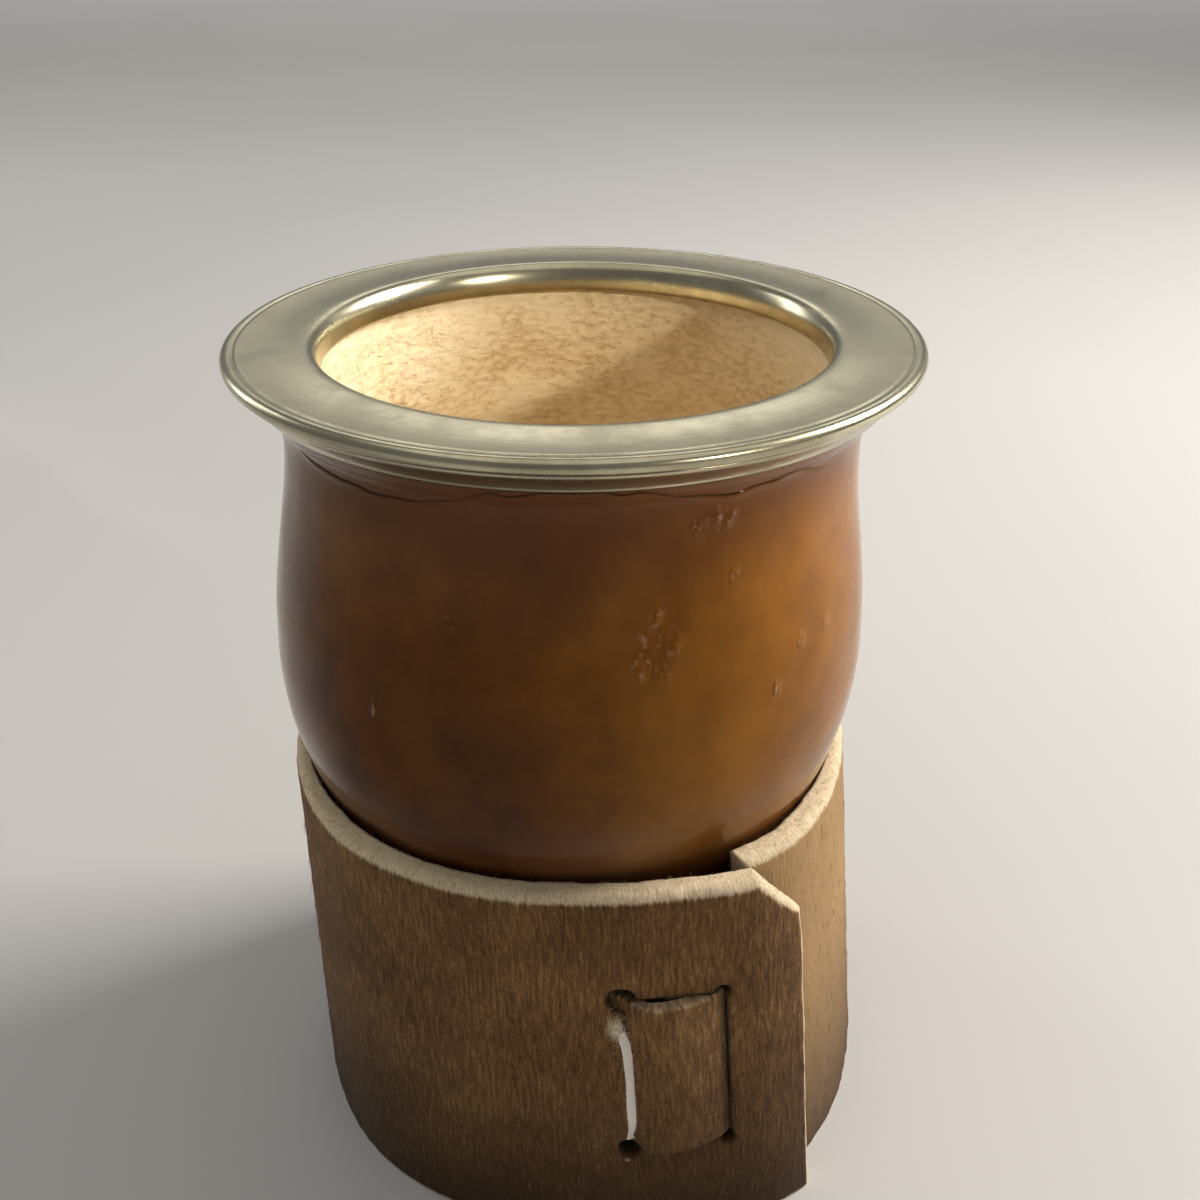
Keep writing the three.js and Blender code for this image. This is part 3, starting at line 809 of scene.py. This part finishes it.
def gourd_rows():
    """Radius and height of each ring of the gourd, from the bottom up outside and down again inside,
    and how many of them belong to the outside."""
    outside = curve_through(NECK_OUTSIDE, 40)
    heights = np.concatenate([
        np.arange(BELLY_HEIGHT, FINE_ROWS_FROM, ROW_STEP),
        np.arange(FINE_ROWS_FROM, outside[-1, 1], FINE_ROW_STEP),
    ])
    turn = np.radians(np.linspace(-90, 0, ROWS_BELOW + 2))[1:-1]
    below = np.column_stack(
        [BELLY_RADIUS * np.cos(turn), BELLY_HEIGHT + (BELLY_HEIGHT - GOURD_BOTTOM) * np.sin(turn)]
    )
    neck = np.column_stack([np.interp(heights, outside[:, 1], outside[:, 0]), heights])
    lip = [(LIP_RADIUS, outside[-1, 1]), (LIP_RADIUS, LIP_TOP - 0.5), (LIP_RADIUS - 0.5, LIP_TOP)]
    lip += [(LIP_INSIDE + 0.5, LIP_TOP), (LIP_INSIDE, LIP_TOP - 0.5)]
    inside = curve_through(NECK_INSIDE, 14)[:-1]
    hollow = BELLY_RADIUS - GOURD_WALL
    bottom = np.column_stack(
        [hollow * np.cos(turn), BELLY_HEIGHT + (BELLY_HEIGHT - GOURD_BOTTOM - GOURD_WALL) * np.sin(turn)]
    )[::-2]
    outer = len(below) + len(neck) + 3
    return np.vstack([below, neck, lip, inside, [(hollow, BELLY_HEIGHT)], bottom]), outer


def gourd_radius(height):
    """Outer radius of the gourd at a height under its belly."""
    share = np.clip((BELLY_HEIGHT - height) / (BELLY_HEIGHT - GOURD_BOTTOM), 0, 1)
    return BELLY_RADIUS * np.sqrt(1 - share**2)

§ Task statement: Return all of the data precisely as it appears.

§ Result:
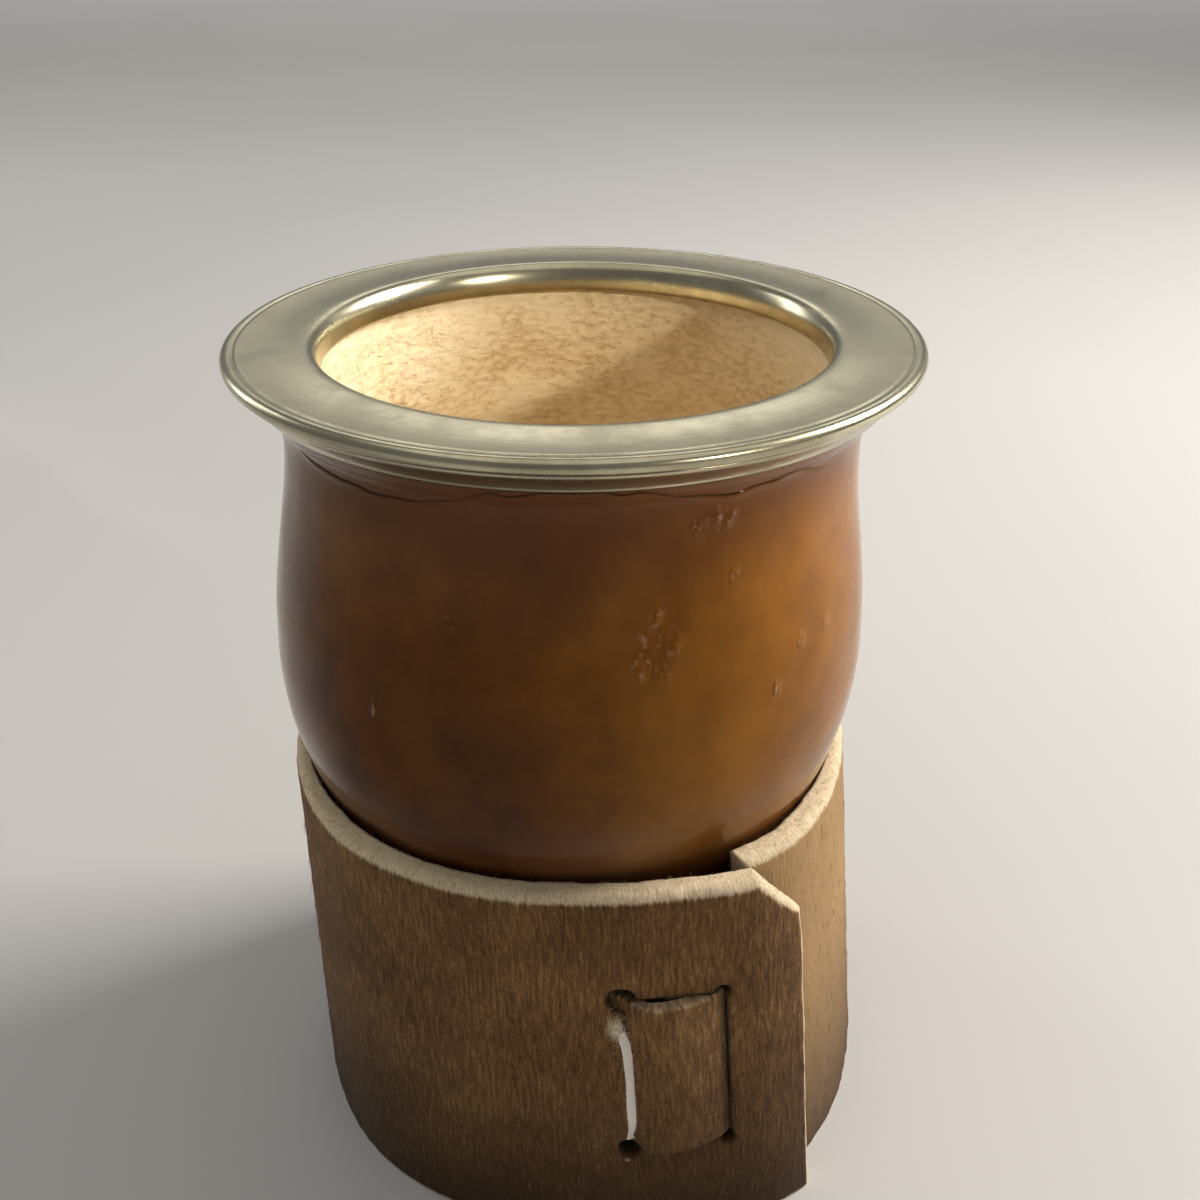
Keep writing the three.js and Blender code for this image. This is part 3, starting at line 809 of scene.py. This part finishes it.
def gourd_rows():
    """Radius and height of each ring of the gourd, from the bottom up outside and down again inside,
    and how many of them belong to the outside."""
    outside = curve_through(NECK_OUTSIDE, 40)
    heights = np.concatenate([
        np.arange(BELLY_HEIGHT, FINE_ROWS_FROM, ROW_STEP),
        np.arange(FINE_ROWS_FROM, outside[-1, 1], FINE_ROW_STEP),
    ])
    turn = np.radians(np.linspace(-90, 0, ROWS_BELOW + 2))[1:-1]
    below = np.column_stack(
        [BELLY_RADIUS * np.cos(turn), BELLY_HEIGHT + (BELLY_HEIGHT - GOURD_BOTTOM) * np.sin(turn)]
    )
    neck = np.column_stack([np.interp(heights, outside[:, 1], outside[:, 0]), heights])
    lip = [(LIP_RADIUS, outside[-1, 1]), (LIP_RADIUS, LIP_TOP - 0.5), (LIP_RADIUS - 0.5, LIP_TOP)]
    lip += [(LIP_INSIDE + 0.5, LIP_TOP), (LIP_INSIDE, LIP_TOP - 0.5)]
    inside = curve_through(NECK_INSIDE, 14)[:-1]
    hollow = BELLY_RADIUS - GOURD_WALL
    bottom = np.column_stack(
        [hollow * np.cos(turn), BELLY_HEIGHT + (BELLY_HEIGHT - GOURD_BOTTOM - GOURD_WALL) * np.sin(turn)]
    )[::-2]
    outer = len(below) + len(neck) + 3
    return np.vstack([below, neck, lip, inside, [(hollow, BELLY_HEIGHT)], bottom]), outer


def gourd_radius(height):
    """Outer radius of the gourd at a height under its belly."""
    share = np.clip((BELLY_HEIGHT - height) / (BELLY_HEIGHT - GOURD_BOTTOM), 0, 1)
    return BELLY_RADIUS * np.sqrt(1 - share**2)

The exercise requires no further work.